Artículos de Opinión

Constitucionalismo social e historicismo constitucional.

La disyuntiva planteada es la clave para entender los cada vez más frecuentes connatos de llamar a una Asamblea Constituyente. Y es clave porque ella resume las posturas claves de las facciones enfrentadas: por una parte (los historicistas), quienes ven en la Constitución de 1980 una pieza política que reconoce y recoge aquellos valores “históricos” […]

La disyuntiva planteada es la clave para entender los cada vez más frecuentes connatos de llamar a una Asamblea Constituyente. Y es clave porque ella resume las posturas claves de las facciones enfrentadas: por una parte (los historicistas), quienes ven en la Constitución de 1980 una pieza política que reconoce y recoge aquellos valores “históricos” que forman el imaginario político-cultural de los chilenos. En la vereda opuesta, quienes ven la necesidad de contar con una nueva Carta Fundamental que se adapte a los nuevos tiempos.

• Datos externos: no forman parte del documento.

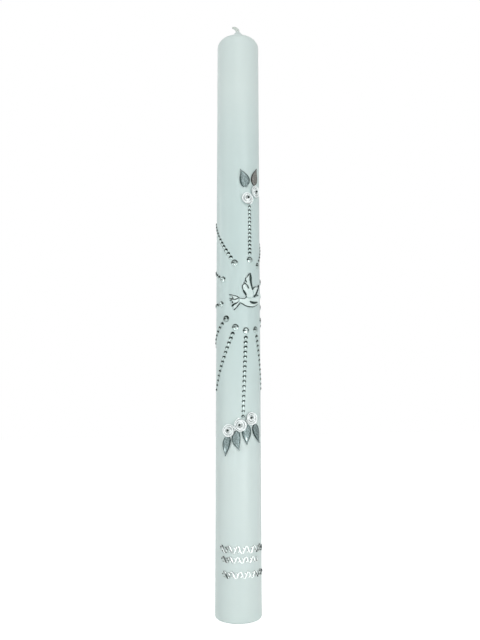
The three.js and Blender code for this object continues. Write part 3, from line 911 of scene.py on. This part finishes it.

El problema es que ninguna de las dos partes es realmente sincera. Quienes abogan por mantener vigente la Carta de 1980, no lo hacen porque ella recoja los valores ya mencionados. Lo hacen para mantener vigente uno de los principales vestigios del régimen de facto que le dio origen: la dictadura. Por otra parte, quienes piden una nueva Constitución, lo hacen pensando básicamente en el mismo supuesto: ella carecería de legitimidad por haber sido aprobada o impuesta a la voluntad popular, a lo cual se debe sumar el hecho de que una Constituyente sería una herramienta perfecta para dar cabida a una transformación del modelo ya existente.
Y pese a esta falta de sinceridad, lo cierto es que ambas partes están absolutamente equivocadas. Efectivamente la Constitución de 1980 fue redactada entre cuatro paredes y luego votada en un plebiscito cuyas únicas opciones era sí o no. No me pronunciaré sobre la legitimidad de ese proceso, y sólo me basaré en el resultado del mismo: sí.
Desde entonces, dicha Constitución –legítima o no- ha sentado las bases de un modelo político, económico y social que ha colocado a Chile entre los países más prósperos de la región. Por lo demás, fue esa misma Constitución la que puso fin a la Dictadura, hecho que debería ser capaz de lavar cualquier mancha de nacimiento sobre la misma. Y si ello ni fuera suficiente, tenemos el uso, las prácticas y la costumbre constitucional que ella ha generado. La Constitución no sólo ha sido implementada, sino que ha introducido una serie de prácticas constitucionales –me refiero por ejemplo a los Recursos de Protección y Amparo Económico- y ha sido objeto de modificaciones. Si un pacto entre dos personas, por nulo o vicioso que sea en su origen, es cumplido de buena fe, modificado, ampliado y reducido, es porque las partes pretenden reconocerlo. Resulta un sinsentido trabajar sobre un supuesto que se reconoce falso. Una Constitución no escapa a esta regla. Finalmente, una obra que se ha transformado en práctica, y que contiene mecanismos de reforma que han sido y seguirán siendo utilizados, puede perfectamente adaptarse a los nuevos tiempos. Es por ello que el debate sobre la reforma a la Constitución es nada más que música en el campo político. Es una buena vaca a disposición de la clase política dispuesta a ser ordeñada de acuerdo a las conveniencias del momento. Por lo mismo la pregunta que debemos hacernos es ¿Qué importa de qué color es el gato mientras cace ratones?.